Voici le point critique : Malgré le ralentissement prévu, les prévisions du FMI suggèrent que l’économie russe continue à faire preuve de résilience face aux sanctions occidentales, en grande partie grâce à des facteurs tels que les exportations robustes de pétrole et de matières premières vers des pays comme l’Inde et la Chine, et l’expansion de son complexe militaro-industriel.
La vision du gouvernement russe sur son économie reste optimiste, les responsables soulignant les chiffres de croissance élevés et la résistance face aux sanctions occidentales. Le gouvernement russe s’appuie sur plusieurs indicateurs clés pour étayer cette vision optimiste :
- Croissance du PIB : L’économie a progressé de 3,6 % en 2023 et devrait croître d’environ 4 % en 2024, ce qui fait de la Russie l’une des principales économies à la croissance la plus rapide.

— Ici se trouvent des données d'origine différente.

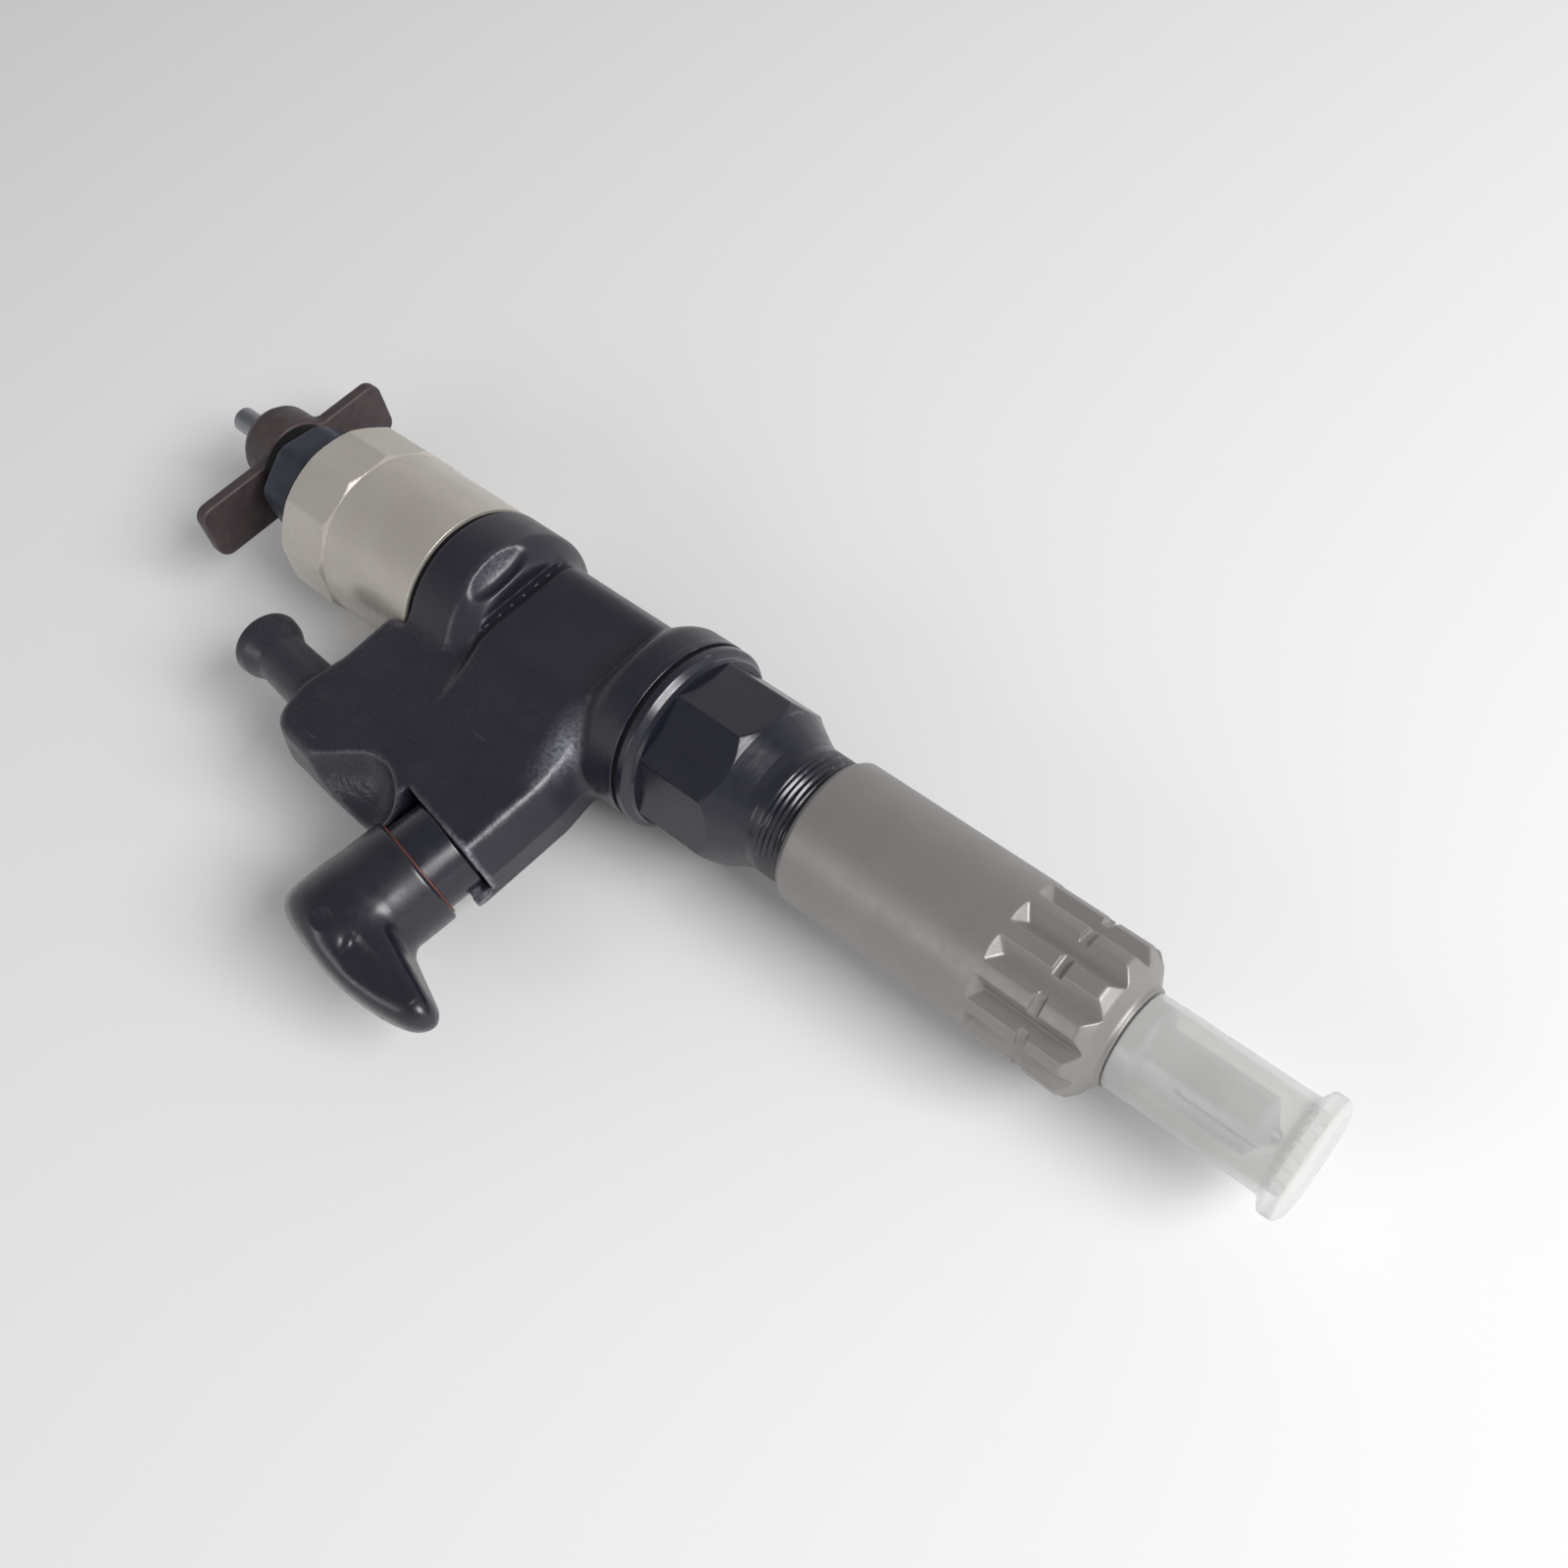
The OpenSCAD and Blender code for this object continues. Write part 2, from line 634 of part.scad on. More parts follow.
module inlet_cap() {
    tip_r = 3.2;
    color([0.07, 0.07, 0.09]) on_inlet() difference() {
        union() {
            turned([[s_cap_mouth, 0], [s_cap_mouth, inlet_cap_r - 0.3], [s_cap_mouth + 0.3, inlet_cap_r],
                    [s_cap_end - 2, inlet_cap_r], [s_cap_end - 0.6, inlet_cap_r - 0.8],
                    [s_cap_end, inlet_cap_r - 2.4], [s_cap_end, 0]]);
            hull() {
                bar(inlet_cap_r - 0.4, 40.6, s_cap_end - 1.2, [0, 0], $fn = 32);
                bar(tip_r, 42.6, 46.4, [tab_reach - tip_r, 0], $fn = 32);
            }
        }
        bar(union_r + slip, s_cap_mouth - 1, s_union_end + 0.6);
    }
}

module inlet_cap_ring() {
    color([0.42, 0.2, 0.16]) on_inlet() ring(inlet_cap_r - 0.35, union_r + slip, s_cap_ring, s_cap_mouth);
}

injector_body();
inlet_union();
inlet_filter();
leak_off_nipple();
flange_seal_ring();
collar_seal_ring();
solenoid_nut();
solenoid_housing();
terminal_block();
terminal_seal();
terminal_insulator();
terminal_stud();
solenoid_core();
coil_bobbin();
coil_winding();
coil_leads();
air_gap_shim();
valve_spring_shim();
valve_spring();
armature();
valve_ball();
valve_body();
orifice_plate();
command_piston();
spring_shim();
nozzle_spring();
pressure_pin();
distance_piece();
locating_dowels();
nozzle_body();
nozzle_needle();
nozzle_nut();
nozzle_cap();
inlet_cap();
inlet_cap_ring();
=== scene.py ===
"""The looks of a common-rail diesel injector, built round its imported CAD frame.

Shapes are worked out in millimetres in the CAD frame: +X along the main axis towards the nozzle, the
inlet arm towards -Y, +Z up. Turned pieces are profiles swept round an axis. Cast and moulded pieces
are distance fields that are meshed on a grid and then pulled onto the exact surface.
"""
import json
import math

import bpy
import numpy as np
from mathutils import Matrix, Vector


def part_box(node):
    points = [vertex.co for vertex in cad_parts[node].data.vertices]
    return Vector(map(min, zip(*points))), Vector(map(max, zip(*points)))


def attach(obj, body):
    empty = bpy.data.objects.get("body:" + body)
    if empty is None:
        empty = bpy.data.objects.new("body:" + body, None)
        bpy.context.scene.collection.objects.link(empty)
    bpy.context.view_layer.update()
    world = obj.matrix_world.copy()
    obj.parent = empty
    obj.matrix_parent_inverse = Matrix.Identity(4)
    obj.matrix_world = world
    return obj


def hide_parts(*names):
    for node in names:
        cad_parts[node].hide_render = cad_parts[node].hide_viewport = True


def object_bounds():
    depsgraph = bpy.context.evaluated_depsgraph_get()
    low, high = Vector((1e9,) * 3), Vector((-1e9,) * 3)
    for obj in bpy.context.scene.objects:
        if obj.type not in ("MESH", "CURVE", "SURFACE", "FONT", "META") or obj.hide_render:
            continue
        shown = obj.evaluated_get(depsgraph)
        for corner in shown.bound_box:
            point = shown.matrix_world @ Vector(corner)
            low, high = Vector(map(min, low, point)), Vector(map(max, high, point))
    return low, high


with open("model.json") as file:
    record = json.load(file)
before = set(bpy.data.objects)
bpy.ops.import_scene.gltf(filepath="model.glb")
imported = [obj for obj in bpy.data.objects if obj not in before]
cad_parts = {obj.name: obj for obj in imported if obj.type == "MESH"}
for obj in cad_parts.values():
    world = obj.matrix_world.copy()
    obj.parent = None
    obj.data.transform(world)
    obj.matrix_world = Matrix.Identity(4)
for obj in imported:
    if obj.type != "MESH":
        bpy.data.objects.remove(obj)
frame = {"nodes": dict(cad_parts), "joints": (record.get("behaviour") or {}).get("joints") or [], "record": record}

cad_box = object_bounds()
MM = 0.001
TAU = 2 * math.pi


# ---------------------------------------------------------------- places taken from the CAD nodes

def node_box(node):
    """Lowest and highest corners of a CAD node, in millimetres."""
    low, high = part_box(node)
    return np.array(low) / MM, np.array(high) / MM


def span_x(node):
    """Where a CAD node starts and ends along the main axis."""
    low, high = node_box(node)
    return low[0], high[0]


joint = {j["name"]: j for j in frame["joints"]}
INLET_DIR = np.array(joint["inlet_cap_pull"]["axis"], float)
INLET_DIR /= np.linalg.norm(INLET_DIR)
INLET_ORIGIN = np.array([-46.0, 0.0, 0.0])     # where the inlet axis meets the main axis
NUT_BACK, NUT_FRONT = span_x("nozzle_nut")
BODY_BACK = span_x("injector_body")[0]
SPIGOT_LENGTH = 11                              # the part of the body inside the solenoid nut
SOLENOID_TOP, SOLENOID_END = span_x("solenoid_nut")
CAP_START, CAP_END = span_x("nozzle_cap")
BLOCK_TOP, BLOCK_FOOT = span_x("terminal_block")
STUD_TIP, STUD_FOOT = span_x("terminal_stud")
HUB_END, WING_FRONT = span_x("terminal_insulator")
COLLAR_BACK = BODY_BACK + SPIGOT_LENGTH
FLANGE_R = 12.5
COLLAR_R = 12.3
WAIST_R = 10.05
SEAT_BACK = -64.5                               # the wall behind the fork clamp's seat
TERMINAL = np.array([0.0, 1.7, 0.4])            # centre line of the terminal stud
INLET_FRAME = Matrix((
    (INLET_DIR[0], -INLET_DIR[1], 0, INLET_ORIGIN[0]),
    (INLET_DIR[1], INLET_DIR[0], 0, INLET_ORIGIN[1]),
    (0, 0, 1, 0),
    (0, 0, 0, 1)))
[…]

- Faible taux de chômage : Le taux de chômage est tombé à 2,6 % en 2024, un niveau historiquement bas.
- Un statut économique mondial en hausse : Selon la Banque mondiale, la Russie a dépassé l’Allemagne et le Japon pour devenir la quatrième économie mondiale en termes de parité de pouvoir d’achat.
- Augmentation des investissements : Les investissements en capital fixe ont augmenté de 9,8 % en 2023 et de 14,5 % au premier trimestre 2024.
- Excédent commercial : La Russie a bénéficié d’un excédent de 50,2 milliards de dollars en 2023 et de 40,6 milliards de dollars au premier semestre 2024.
Le président Vladimir Poutine utilise ces indicateurs économiques pour affirmer que les sanctions occidentales ont été inefficaces et pour présenter le modèle économique russe à ses partenaires d’Asie et d’Afrique. Son message trouve un écho auprès des dirigeants des pays du Sud.
Si l’on considère le point de vue de la Russie sur la guerre en termes de pertes et d’économie, Vladimir Poutine ne subit aucune pression pour parvenir à un accord négocié qui ne répond pas aux préoccupations stratégiques de la Russie, à savoir qu’elle ne sera plus confrontée à une menace militaire de la part de l’OTAN. Si vous ne comprenez pas cela et n’adaptez pas votre stratégie pour parvenir à un accord, vos efforts pour négocier la fin de la guerre en Ukraine ne seront pas couronnés de succès.